Perhaps the biggest disappointment has been the slow pace of development of the metro railway system, which was launched back in 2011. Phase I of the network started in 2011 but the entire network of 43 km became operational only in 2017. And only 54 km of the proposed 75 km of Phase II have been completed.
Currently 57 trains run in the Purple and Green lines of Phase I while Yellow line of Phase II operates with just four trains, with a fifth expected in early November. For many, reaching a metro station still remains a problem because of the absence of last mile connectivity, with auto rickshaws charging a hefty amount for travelling short distances.
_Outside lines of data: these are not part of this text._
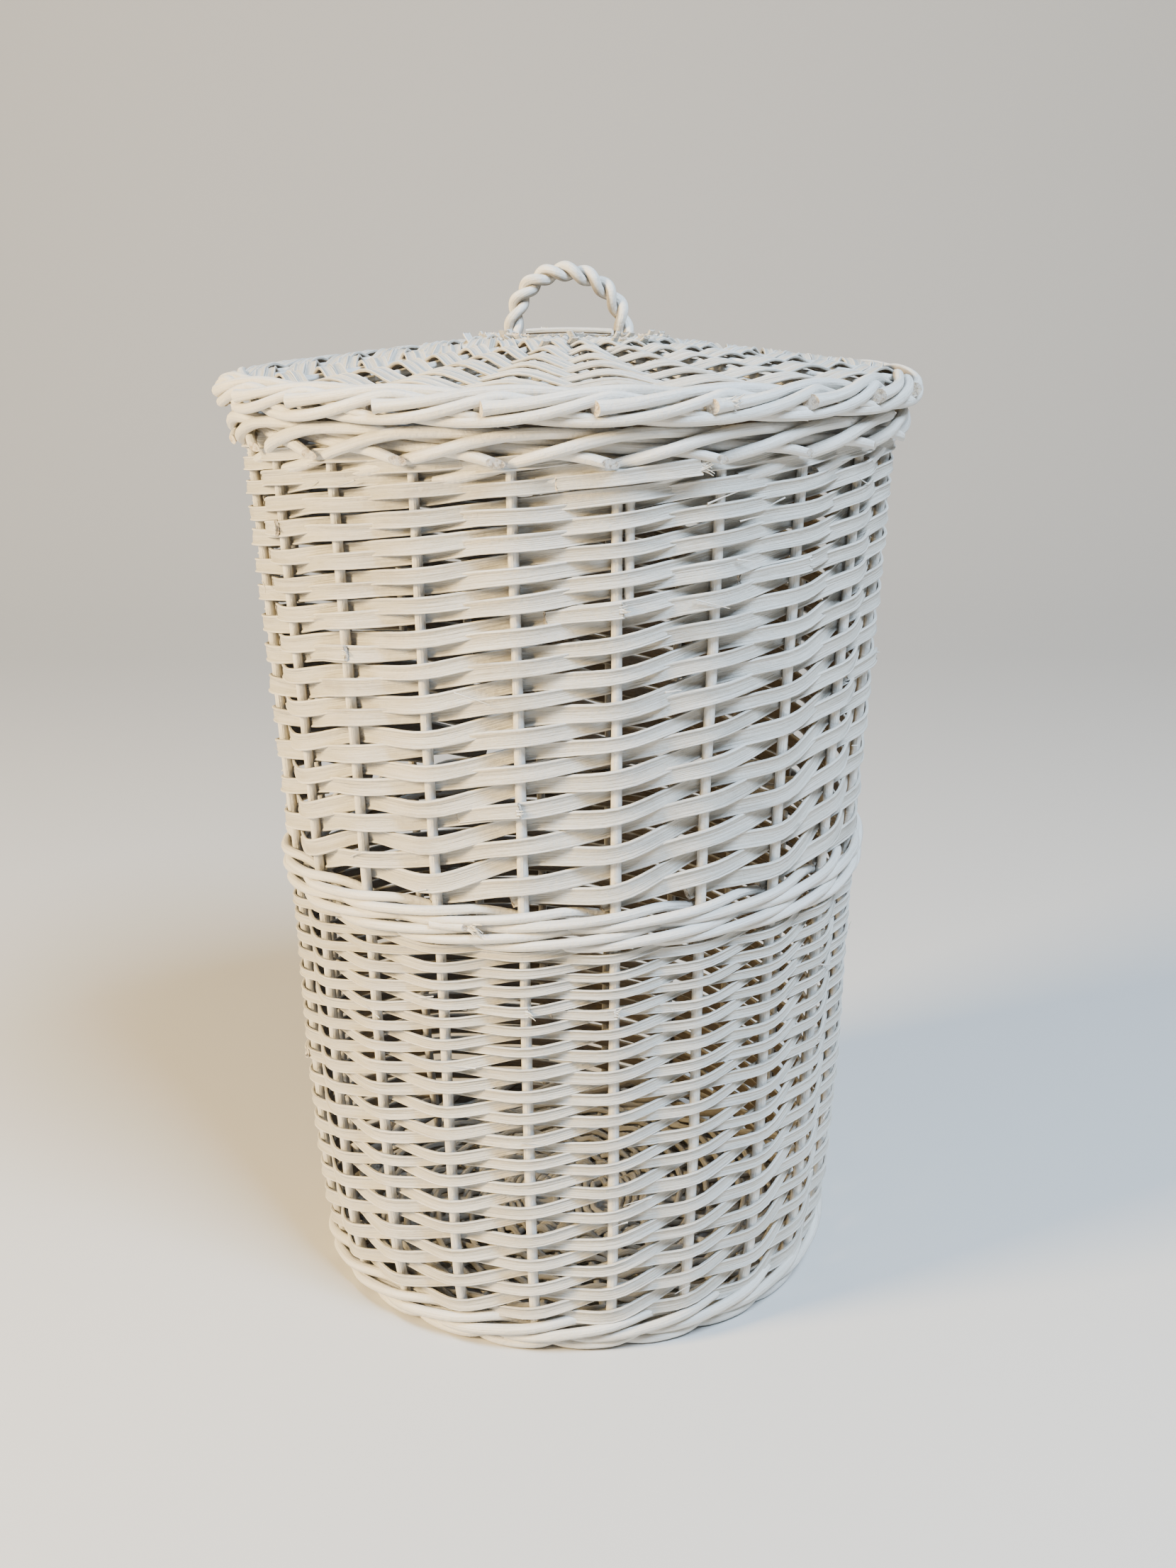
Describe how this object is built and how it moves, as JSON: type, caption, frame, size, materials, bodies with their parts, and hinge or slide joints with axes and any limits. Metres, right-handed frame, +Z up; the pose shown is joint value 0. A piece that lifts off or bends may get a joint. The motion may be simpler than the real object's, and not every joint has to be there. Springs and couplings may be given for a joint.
{
  "type": "laundry hamper with lid",
  "caption": "Round wicker laundry hamper of painted willow, waisted by a band of waling, with a loose woven lid and a twisted loop handle.",
  "frame": {"origin": "middle of the foot, on the floor", "axes": "+Z up along the hamper's own axis, towards the handle; -Y is the front and +X the right-hand side seen from the front"},
  "size_m": [0.427, 0.427, 0.6424],
  "materials": {
    "painted_rod": "satin off-white paint brushed over peeled willow rods",
    "painted_strip": "thin matte off-white paint over flat split willow, with a fine lengthwise grain",
    "cut_end": "slanting cut tips with the pale wood and pith showing through thin paint"
  },
  "bodies": {
    "basket": {"base_slath": "painted_rod", "base_weave": "painted_strip", "bye_stake": "painted_rod", "foot_border": "painted_rod", "foot_wale_1": "painted_rod", "foot_wale_2": "painted_rod", "lower_siding_1": "painted_strip", "lower_siding_2": "painted_strip", "lower_siding_3": "painted_strip", "lower_siding_4": "painted_strip", "lower_siding_5": "painted_strip", "mid_wale_1": "painted_rod", "mid_wale_2": "painted_rod", "side_stake_01": "painted_rod", "side_stake_02": "painted_rod", "side_stake_03": "painted_rod", "side_stake_04": "painted_rod", "side_stake_05": "painted_rod", "side_stake_06": "painted_rod", "side_stake_07": "painted_rod", "side_stake_08": "painted_rod", "side_stake_09": "painted_rod", "side_stake_10": "painted_rod", "side_stake_11": "painted_rod", "side_stake_12": "painted_rod", "side_stake_13": "painted_rod", "side_stake_14": "painted_rod", "side_stake_15": "painted_rod", "side_stake_16": "painted_rod", "side_stake_17": "painted_rod", "side_stake_18": "painted_rod", "side_stake_19": "painted_rod", "side_stake_20": "painted_rod", "side_stake_21": "painted_rod", "side_stake_22": "painted_rod", "top_border": "painted_rod", "upper_siding_1": "painted_strip", "upper_siding_2": "painted_strip", "upper_siding_3": "painted_strip", "upper_siding_4": "painted_strip", "upper_siding_5": "painted_strip"},
    "lid": {"handle_bar_1": "painted_strip", "handle_bar_2": "painted_strip", "handle_strand_1": "painted_rod", "handle_strand_2": "painted_rod", "lid_border": "painted_rod", "lid_stick_01": "painted_rod", "lid_stick_02": "painted_rod", "lid_stick_03": "painted_rod", "lid_stick_04": "painted_rod", "lid_stick_05": "painted_rod", "lid_stick_06": "painted_rod", "lid_stick_07": "painted_rod", "lid_stick_08": "painted_rod", "lid_stick_09": "painted_rod", "lid_stick_10": "painted_rod", "lid_stick_11": "painted_rod", "lid_weave_1": "painted_strip", "lid_weave_2": "painted_strip", "lid_weave_3": "painted_strip"}
  },
  "joints": [
    {"name": "lid_lift", "type": "slide", "parent": "basket", "child": "lid", "axis": [0, 0, 1], "range_m": [0, 0.25]}
  ]
}
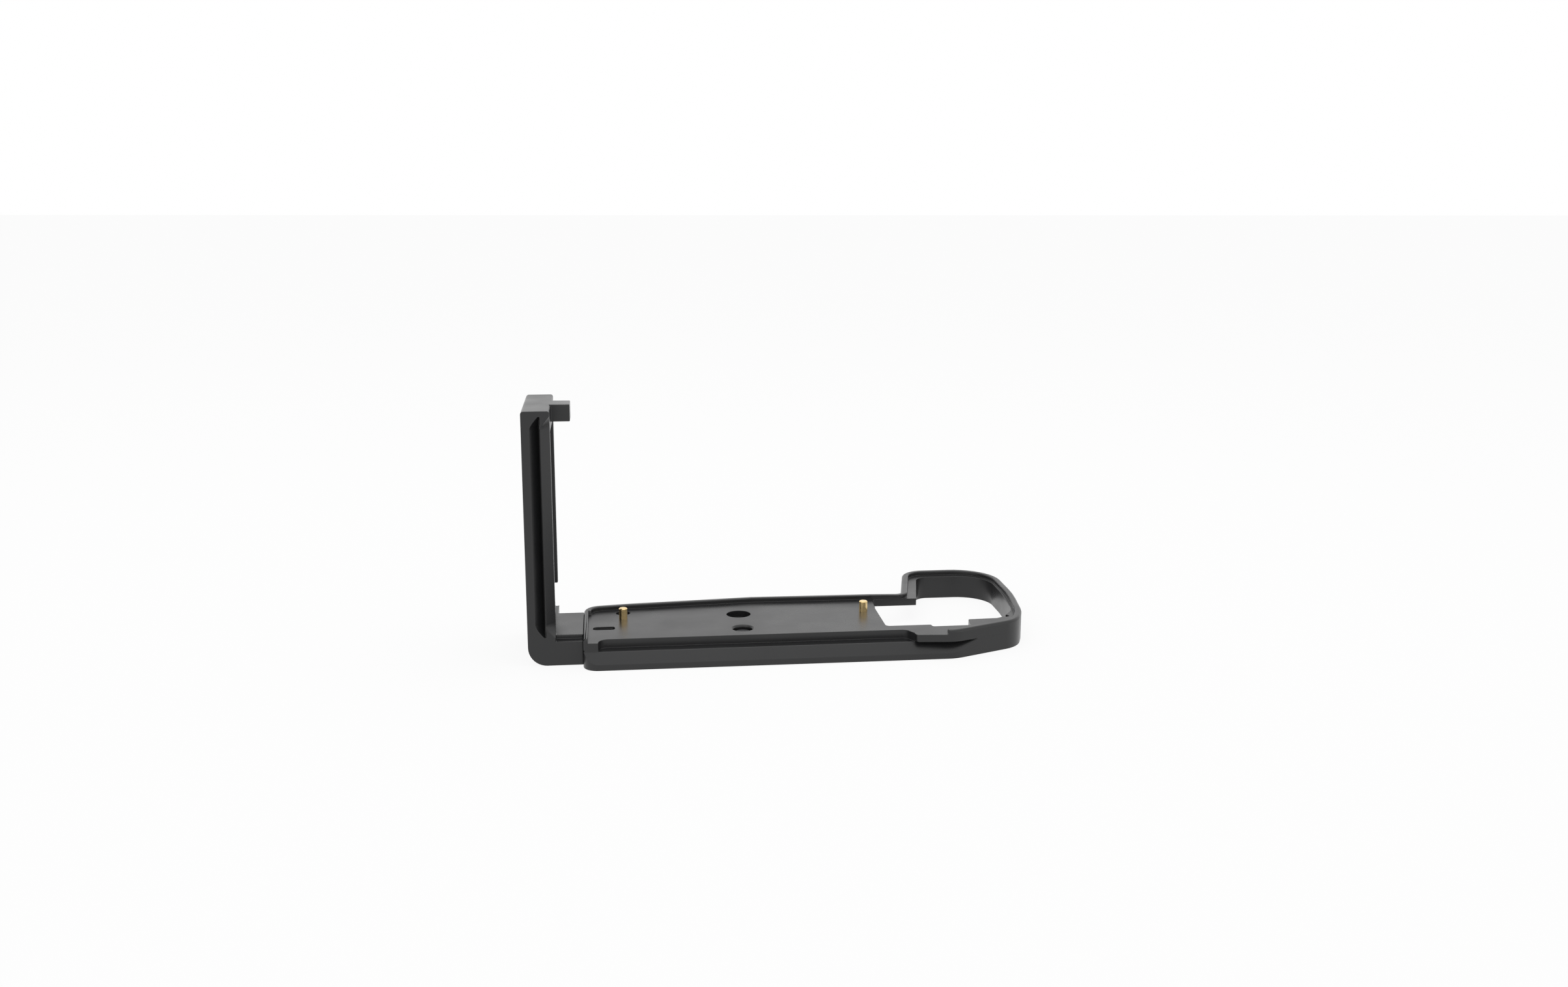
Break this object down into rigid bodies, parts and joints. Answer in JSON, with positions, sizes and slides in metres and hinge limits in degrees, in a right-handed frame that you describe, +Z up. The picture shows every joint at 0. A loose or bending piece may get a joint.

Despite this, the annual daily ridership in metros rose to 636,000 in FY24 from 490,000 in FY20. The BMRCL did not respond to a request for comment on this story.
Kharge summed it up: “We do not have enough urban planners in the city or country and there are knee-jerk development plans for any city.” But, he added, “If there is
any city in India that can bring about the change that people want in mobility and sustainable future, it will be Bengaluru.”
The residents of India’s Silicon Valley will hope he is right.